## Supplied material

++++++++++++++++++++

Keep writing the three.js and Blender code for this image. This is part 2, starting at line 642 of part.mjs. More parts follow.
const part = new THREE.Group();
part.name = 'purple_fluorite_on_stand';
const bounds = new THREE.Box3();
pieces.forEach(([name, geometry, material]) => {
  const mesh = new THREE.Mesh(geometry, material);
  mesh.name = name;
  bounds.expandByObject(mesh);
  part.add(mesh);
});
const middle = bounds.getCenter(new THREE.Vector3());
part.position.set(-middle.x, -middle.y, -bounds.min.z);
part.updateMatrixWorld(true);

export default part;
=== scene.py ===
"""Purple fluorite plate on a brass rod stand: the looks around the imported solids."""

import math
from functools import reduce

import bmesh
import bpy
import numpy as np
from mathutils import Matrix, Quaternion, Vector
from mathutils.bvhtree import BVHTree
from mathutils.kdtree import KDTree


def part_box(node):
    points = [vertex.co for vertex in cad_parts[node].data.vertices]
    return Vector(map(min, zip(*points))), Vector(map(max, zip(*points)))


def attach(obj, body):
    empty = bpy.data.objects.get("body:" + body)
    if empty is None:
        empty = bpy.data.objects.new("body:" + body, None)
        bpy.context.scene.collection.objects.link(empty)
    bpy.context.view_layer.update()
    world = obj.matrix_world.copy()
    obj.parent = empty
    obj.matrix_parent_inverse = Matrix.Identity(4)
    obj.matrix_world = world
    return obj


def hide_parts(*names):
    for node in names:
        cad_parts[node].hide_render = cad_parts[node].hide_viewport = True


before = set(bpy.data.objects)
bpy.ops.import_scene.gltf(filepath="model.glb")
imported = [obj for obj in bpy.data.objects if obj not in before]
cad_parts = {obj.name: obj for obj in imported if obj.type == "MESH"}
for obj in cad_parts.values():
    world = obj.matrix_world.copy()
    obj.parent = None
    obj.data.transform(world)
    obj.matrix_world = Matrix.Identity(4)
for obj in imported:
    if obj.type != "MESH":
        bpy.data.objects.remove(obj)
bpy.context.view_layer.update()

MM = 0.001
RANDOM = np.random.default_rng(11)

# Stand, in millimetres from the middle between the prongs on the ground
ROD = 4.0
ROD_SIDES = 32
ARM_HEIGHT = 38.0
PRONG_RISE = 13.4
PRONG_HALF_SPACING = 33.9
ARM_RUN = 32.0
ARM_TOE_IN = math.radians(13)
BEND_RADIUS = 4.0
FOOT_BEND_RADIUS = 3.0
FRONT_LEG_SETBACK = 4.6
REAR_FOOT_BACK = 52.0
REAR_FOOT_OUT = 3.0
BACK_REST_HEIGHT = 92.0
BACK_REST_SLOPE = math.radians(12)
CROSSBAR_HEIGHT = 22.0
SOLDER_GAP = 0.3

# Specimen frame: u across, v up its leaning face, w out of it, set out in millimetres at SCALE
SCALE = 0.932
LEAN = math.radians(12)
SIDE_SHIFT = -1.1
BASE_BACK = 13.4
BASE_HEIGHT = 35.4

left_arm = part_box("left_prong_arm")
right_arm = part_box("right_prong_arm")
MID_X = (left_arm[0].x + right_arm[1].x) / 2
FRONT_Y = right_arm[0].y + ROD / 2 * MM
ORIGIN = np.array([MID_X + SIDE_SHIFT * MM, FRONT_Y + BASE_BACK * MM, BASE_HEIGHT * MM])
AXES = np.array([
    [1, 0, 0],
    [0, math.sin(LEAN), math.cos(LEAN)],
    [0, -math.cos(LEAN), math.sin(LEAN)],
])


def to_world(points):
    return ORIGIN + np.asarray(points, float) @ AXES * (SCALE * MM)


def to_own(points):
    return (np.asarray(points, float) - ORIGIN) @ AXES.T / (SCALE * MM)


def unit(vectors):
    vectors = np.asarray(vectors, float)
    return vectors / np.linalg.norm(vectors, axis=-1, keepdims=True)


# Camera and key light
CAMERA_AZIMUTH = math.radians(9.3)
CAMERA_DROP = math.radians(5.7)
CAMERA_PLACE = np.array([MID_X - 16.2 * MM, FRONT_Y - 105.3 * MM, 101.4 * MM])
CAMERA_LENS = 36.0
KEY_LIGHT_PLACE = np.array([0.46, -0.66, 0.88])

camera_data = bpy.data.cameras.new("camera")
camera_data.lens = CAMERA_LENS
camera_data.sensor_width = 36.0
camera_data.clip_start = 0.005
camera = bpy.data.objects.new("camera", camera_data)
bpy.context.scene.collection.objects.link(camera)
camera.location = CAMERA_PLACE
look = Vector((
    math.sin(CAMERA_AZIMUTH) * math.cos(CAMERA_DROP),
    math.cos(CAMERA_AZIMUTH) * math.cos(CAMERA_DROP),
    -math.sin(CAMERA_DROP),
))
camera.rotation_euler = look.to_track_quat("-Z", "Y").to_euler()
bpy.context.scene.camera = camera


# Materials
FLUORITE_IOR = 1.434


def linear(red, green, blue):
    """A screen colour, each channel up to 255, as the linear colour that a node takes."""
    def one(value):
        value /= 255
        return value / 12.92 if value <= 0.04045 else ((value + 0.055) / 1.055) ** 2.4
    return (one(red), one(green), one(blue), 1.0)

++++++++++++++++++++

## Written request
Each line of the listing should be echoed back exactly.

## Output of the exercise
Keep writing the three.js and Blender code for this image. This is part 2, starting at line 642 of part.mjs. More parts follow.
const part = new THREE.Group();
part.name = 'purple_fluorite_on_stand';
const bounds = new THREE.Box3();
pieces.forEach(([name, geometry, material]) => {
  const mesh = new THREE.Mesh(geometry, material);
  mesh.name = name;
  bounds.expandByObject(mesh);
  part.add(mesh);
});
const middle = bounds.getCenter(new THREE.Vector3());
part.position.set(-middle.x, -middle.y, -bounds.min.z);
part.updateMatrixWorld(true);

export default part;
=== scene.py ===
"""Purple fluorite plate on a brass rod stand: the looks around the imported solids."""

import math
from functools import reduce

import bmesh
import bpy
import numpy as np
from mathutils import Matrix, Quaternion, Vector
from mathutils.bvhtree import BVHTree
from mathutils.kdtree import KDTree


def part_box(node):
    points = [vertex.co for vertex in cad_parts[node].data.vertices]
    return Vector(map(min, zip(*points))), Vector(map(max, zip(*points)))


def attach(obj, body):
    empty = bpy.data.objects.get("body:" + body)
    if empty is None:
        empty = bpy.data.objects.new("body:" + body, None)
        bpy.context.scene.collection.objects.link(empty)
    bpy.context.view_layer.update()
    world = obj.matrix_world.copy()
    obj.parent = empty
    obj.matrix_parent_inverse = Matrix.Identity(4)
    obj.matrix_world = world
    return obj


def hide_parts(*names):
    for node in names:
        cad_parts[node].hide_render = cad_parts[node].hide_viewport = True


before = set(bpy.data.objects)
bpy.ops.import_scene.gltf(filepath="model.glb")
imported = [obj for obj in bpy.data.objects if obj not in before]
cad_parts = {obj.name: obj for obj in imported if obj.type == "MESH"}
for obj in cad_parts.values():
    world = obj.matrix_world.copy()
    obj.parent = None
    obj.data.transform(world)
    obj.matrix_world = Matrix.Identity(4)
for obj in imported:
    if obj.type != "MESH":
        bpy.data.objects.remove(obj)
bpy.context.view_layer.update()

MM = 0.001
RANDOM = np.random.default_rng(11)

# Stand, in millimetres from the middle between the prongs on the ground
ROD = 4.0
ROD_SIDES = 32
ARM_HEIGHT = 38.0
PRONG_RISE = 13.4
PRONG_HALF_SPACING = 33.9
ARM_RUN = 32.0
ARM_TOE_IN = math.radians(13)
BEND_RADIUS = 4.0
FOOT_BEND_RADIUS = 3.0
FRONT_LEG_SETBACK = 4.6
REAR_FOOT_BACK = 52.0
REAR_FOOT_OUT = 3.0
BACK_REST_HEIGHT = 92.0
BACK_REST_SLOPE = math.radians(12)
CROSSBAR_HEIGHT = 22.0
SOLDER_GAP = 0.3

# Specimen frame: u across, v up its leaning face, w out of it, set out in millimetres at SCALE
SCALE = 0.932
LEAN = math.radians(12)
SIDE_SHIFT = -1.1
BASE_BACK = 13.4
BASE_HEIGHT = 35.4

left_arm = part_box("left_prong_arm")
right_arm = part_box("right_prong_arm")
MID_X = (left_arm[0].x + right_arm[1].x) / 2
FRONT_Y = right_arm[0].y + ROD / 2 * MM
ORIGIN = np.array([MID_X + SIDE_SHIFT * MM, FRONT_Y + BASE_BACK * MM, BASE_HEIGHT * MM])
AXES = np.array([
    [1, 0, 0],
    [0, math.sin(LEAN), math.cos(LEAN)],
    [0, -math.cos(LEAN), math.sin(LEAN)],
])


def to_world(points):
    return ORIGIN + np.asarray(points, float) @ AXES * (SCALE * MM)


def to_own(points):
    return (np.asarray(points, float) - ORIGIN) @ AXES.T / (SCALE * MM)


def unit(vectors):
    vectors = np.asarray(vectors, float)
    return vectors / np.linalg.norm(vectors, axis=-1, keepdims=True)


# Camera and key light
CAMERA_AZIMUTH = math.radians(9.3)
CAMERA_DROP = math.radians(5.7)
CAMERA_PLACE = np.array([MID_X - 16.2 * MM, FRONT_Y - 105.3 * MM, 101.4 * MM])
CAMERA_LENS = 36.0
KEY_LIGHT_PLACE = np.array([0.46, -0.66, 0.88])

camera_data = bpy.data.cameras.new("camera")
camera_data.lens = CAMERA_LENS
camera_data.sensor_width = 36.0
camera_data.clip_start = 0.005
camera = bpy.data.objects.new("camera", camera_data)
bpy.context.scene.collection.objects.link(camera)
camera.location = CAMERA_PLACE
look = Vector((
    math.sin(CAMERA_AZIMUTH) * math.cos(CAMERA_DROP),
    math.cos(CAMERA_AZIMUTH) * math.cos(CAMERA_DROP),
    -math.sin(CAMERA_DROP),
))
camera.rotation_euler = look.to_track_quat("-Z", "Y").to_euler()
bpy.context.scene.camera = camera


# Materials
FLUORITE_IOR = 1.434


def linear(red, green, blue):
    """A screen colour, each channel up to 255, as the linear colour that a node takes."""
    def one(value):
        value /= 255
        return value / 12.92 if value <= 0.04045 else ((value + 0.055) / 1.055) ** 2.4
    return (one(red), one(green), one(blue), 1.0)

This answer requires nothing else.